Part of her research The Pig Projecthas involved an in depth residency at Perth’s SymbioticA, where she researched the effects of clothing and textiles on decomposition with a specialist forensics team. Involving rigorous immersion in the rituals associated with preparing the body for interment, garments from this investigation have been on exhibit at the London Science Museum and London Print Studio. This doctoral study has evolved into the design of funerary garments and even the dressing of the deceased, which is now where much of Pia’s practice is now located.
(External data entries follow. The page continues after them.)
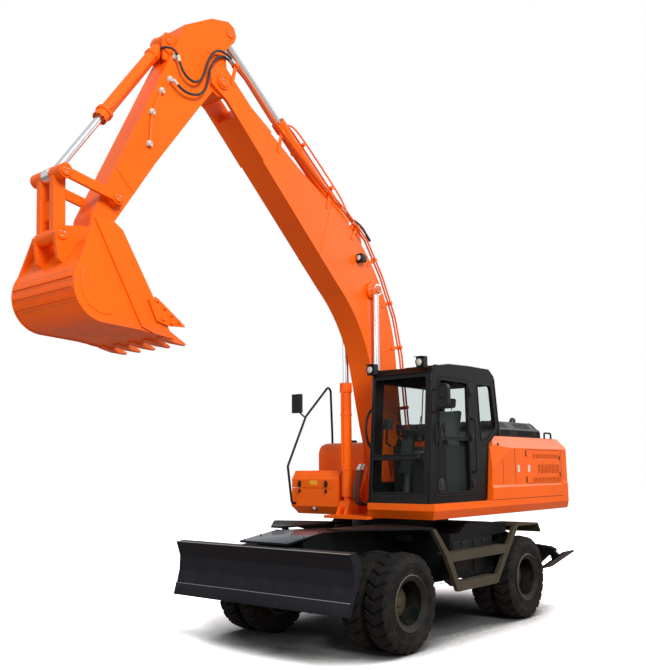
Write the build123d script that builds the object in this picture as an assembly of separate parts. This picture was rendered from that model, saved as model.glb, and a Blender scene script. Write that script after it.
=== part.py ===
"""Wheeled excavator: twin tyres, front dozer blade, rear outriggers, one-piece boom.

Millimetres.  X points to the blade and bucket, Y to the cab side, Z up from the ground.
Everything is drawn about the slew axis (x = 0, y = 0) and moved by -X_MID when it is saved,
so that the middle of the whole machine stands over the origin.
"""
import os
from math import cos, hypot, pi, radians, sin, tan

from build123d import *

# ---------------------------------------------------------------- driving dimensions
X_MID = 1300            # slew axis to the middle of the machine's length

TYRE_R = 527            # 10.00-20 twin tyres
TYRE_W = 278
TWIN = 325              # pitch of a pair
RIM_R = 299             # rim flange
WHEEL_Z = TYRE_R
AXLE_F, AXLE_R = 1600, -1130
OUTER_Y = 1108          # middle of the outer tyre
INNER_Y = OUTER_Y - TWIN
DISC_Y = (OUTER_Y + INNER_Y) / 2
KINGPIN_Y = 540

FRAME_Y = 345           # half width of the chassis frame
FRAME_TOP = 1165
BULGE_TOP = 760         # recess in the frame over each axle's middle
DECK_TOP = 1288
DECK_BACK = 1085        # rear outer corner of the front deck
LOCKER_TOP = 1274
RING_R, RING_TOP = 635, 1344.7          # slew ring

SIDE_Y = 1236           # half width of the upper structure
SKIRT_TOP = 1544
SKIRT_RIDGE, SKIRT_BASE = SKIRT_TOP - 78, SKIRT_TOP - 181
SKIRT_IN = 70           # how far the lower band leans in
FRONT_L, FRONT_R = 1090, 780
TAIL = -2640
CW_FRONT = -2400        # counterweight seam
HOOD_SIDE, HOOD_TOP, HOOD_TOP_Y = 2210, 2370, 1030

CAB_IN, CAB_OUT = 285, 1160
CAB_FLOOR, CAB_ROOF = 1544.3, 3160
WALL = 40

BOOM_Y = -50            # the boom stands a little to the right, clear of the cab
BOOM_W = 170            # half widths
ARM_W = 140
FORK_IN, FORK_OUT = 145, 185      # arm end, bucket ears and boom fork
CYL_Y = 255             # boom cylinders, either side of the boom
ROCKER_Y = 196          # inner face of the rockers

RUN = 0.3               # running clearance at pins, slides and seats

# pins seen from the side (x, z)
FOOT = (200, 1850)
TIP = (3410, 6150)
BOOM_CYL = ((740, 1472), (740, 4240))
ARM_CYL = ((940, 5030), (3260, 6800))
BUCKET_CYL = ((4100, 6380), (5315, 4585))
ROCKER_PIN = (4745, 4480)
LINK_PIN = BUCKET_CYL[1]
H_PIN = (5290, 4020)
BUCKET_PIN = (4900, 4050)

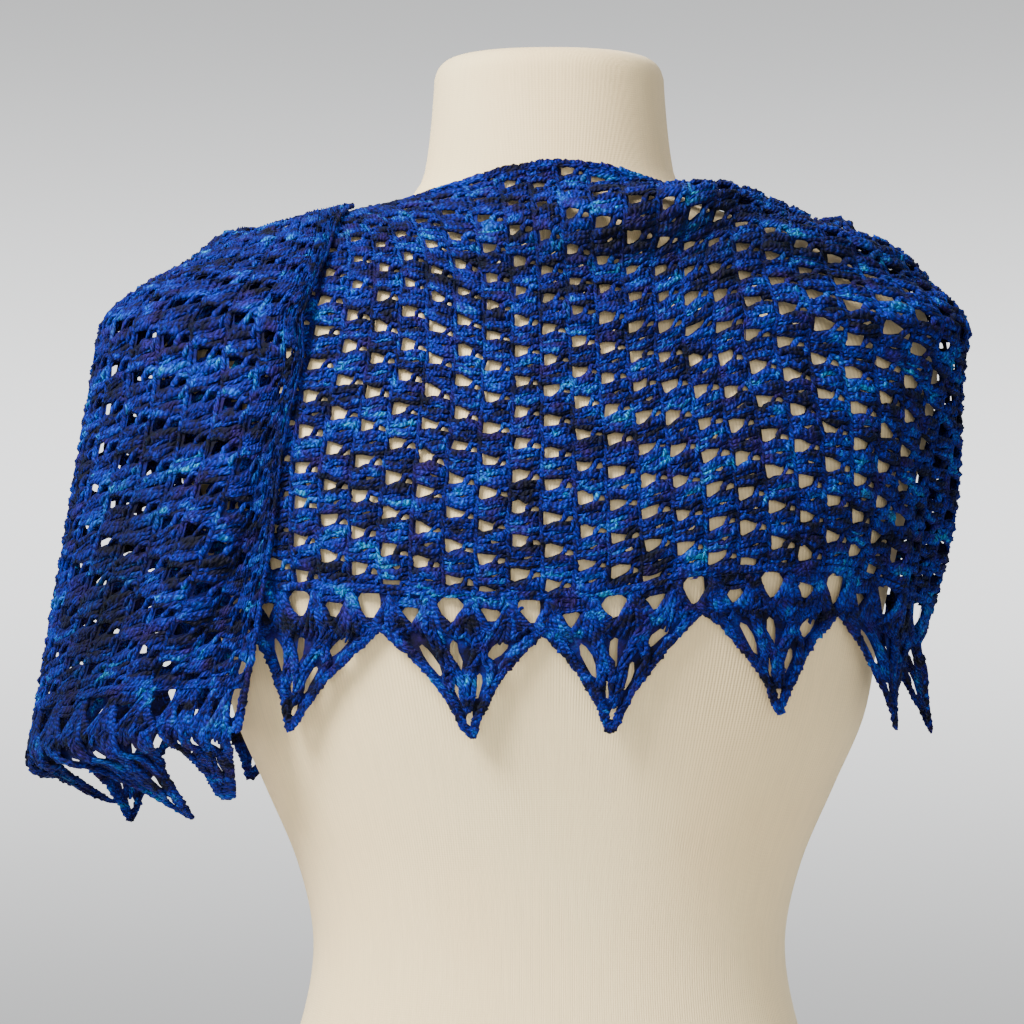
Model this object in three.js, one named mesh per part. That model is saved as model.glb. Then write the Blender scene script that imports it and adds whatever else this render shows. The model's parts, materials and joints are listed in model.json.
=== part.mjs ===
// A crocheted capelet on a limbless dress form. Millimetres, +Z up, the wearer faces -Y.
// The capelet is one long strip wound round the shoulders. It starts under the overlap at the
// wearer's right front, crosses the chest, goes round the left shoulder and the back, and ends
// over the right shoulder in a free edge that hangs down the front.
// The origin is the centre of the form's flat base.
import * as THREE from 'three';

// Dress form: one row for each ring. Half width is along X, and front and back are depths along Y.
const FORM_RINGS = [
  { z: 0, halfWidth: 172, front: 108, back: 119 },
  { z: 40, halfWidth: 170, front: 108, back: 120 },
  { z: 90, halfWidth: 158, front: 103, back: 117 },
  { z: 140, halfWidth: 139, front: 95, back: 106 },
  { z: 187, halfWidth: 124, front: 89, back: 90 },
  { z: 222, halfWidth: 120, front: 87, back: 80 },
  { z: 260, halfWidth: 128, front: 90, back: 80 },
  { z: 300, halfWidth: 145, front: 98, back: 84 },
  { z: 335, halfWidth: 160, front: 107, back: 90 },
  { z: 380, halfWidth: 168, front: 119, back: 99 },
  { z: 420, halfWidth: 177, front: 123, back: 105 },
  { z: 464, halfWidth: 189, front: 116, back: 109 },
  { z: 500, halfWidth: 197, front: 105, back: 106 },
  { z: 530, halfWidth: 194, front: 94, back: 98 },
  { z: 548, halfWidth: 184, front: 86, back: 90 },
  { z: 562, halfWidth: 165, front: 80, back: 84 },
  { z: 574, halfWidth: 139, front: 75, back: 77 },
  { z: 583, halfWidth: 109, front: 70, back: 70 },
  { z: 590, halfWidth: 85, front: 66, back: 65.5 },
  { z: 597, halfWidth: 71, front: 63.5, back: 62.5 },
  { z: 605, halfWidth: 65, front: 62, back: 61 },
  { z: 615, halfWidth: 62.5, front: 60.5, back: 59.5 },
  { z: 630, halfWidth: 60.5, front: 59, back: 58 },
  { z: 650, halfWidth: 58.8, front: 57.5, back: 57 },
  { z: 667, halfWidth: 58, front: 57, back: 56.5 },
];
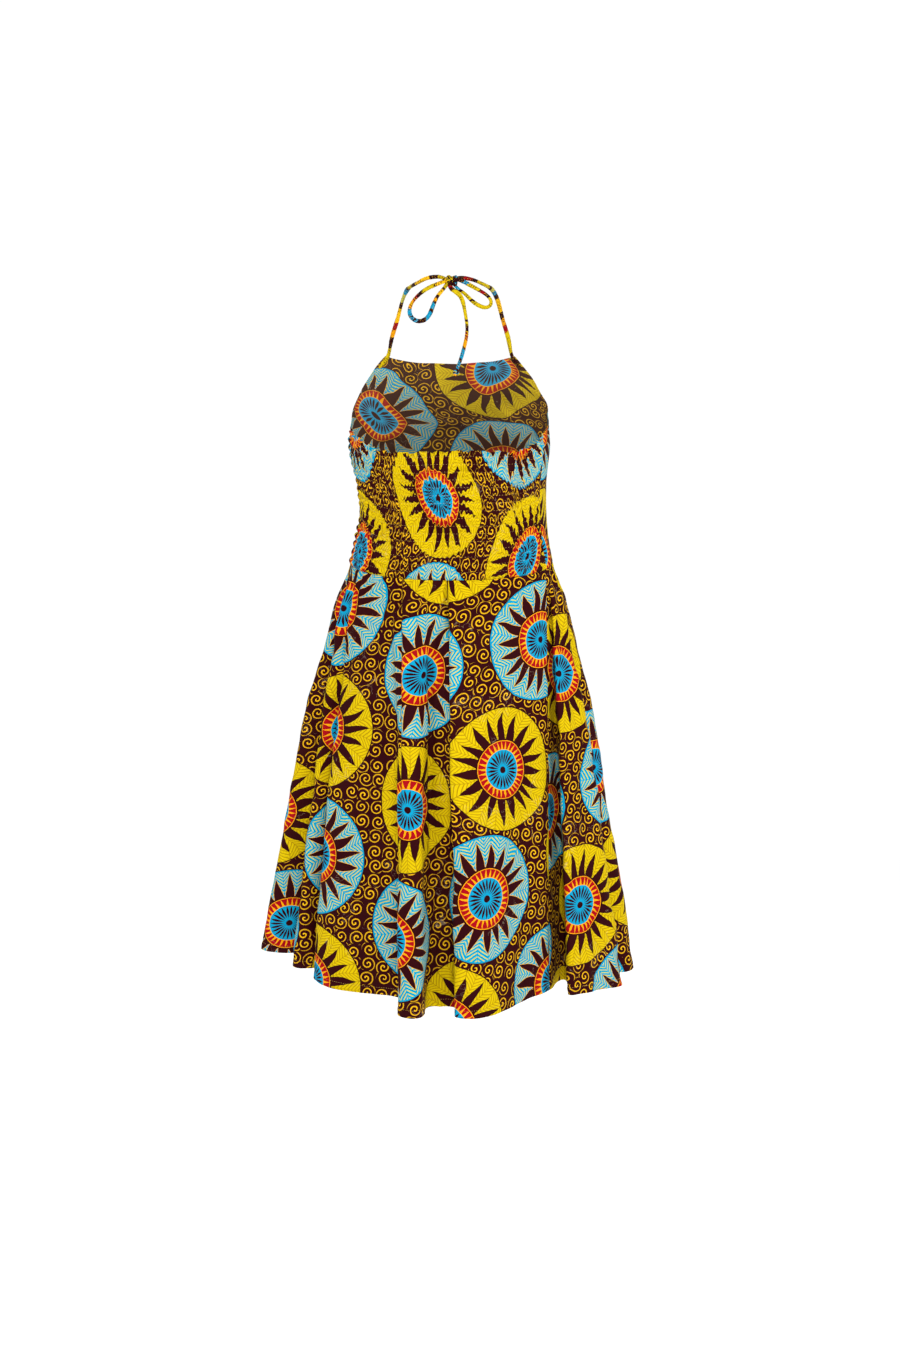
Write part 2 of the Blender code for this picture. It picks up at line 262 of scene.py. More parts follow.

In 2012 she started her current practice, Garments for the Grave, where she now designs custom made bio-degradable burial garments with client family participation. This practice has been highly praised both nationally and internationally and in March she featured in the ABC’s Artscape: Anatomy documentary, Soul, directed by Larin Sullivan, which screened Australia wide. At the end of 2012 she was invited to UK to work with Clandon Wood Surrey Hills Natural Burial Reserve where she is fine tuning her skills before hoping to return to Australia to open her own bespoke funeral practice and Natural Burial Ground in the future.

Pia is a passionate advocate for Natural Burial and has done a number of lectures on the topic while also teaching Textile Technology and a number of experimental studio classes within the School of Architecture and Design at RMIT since 2007.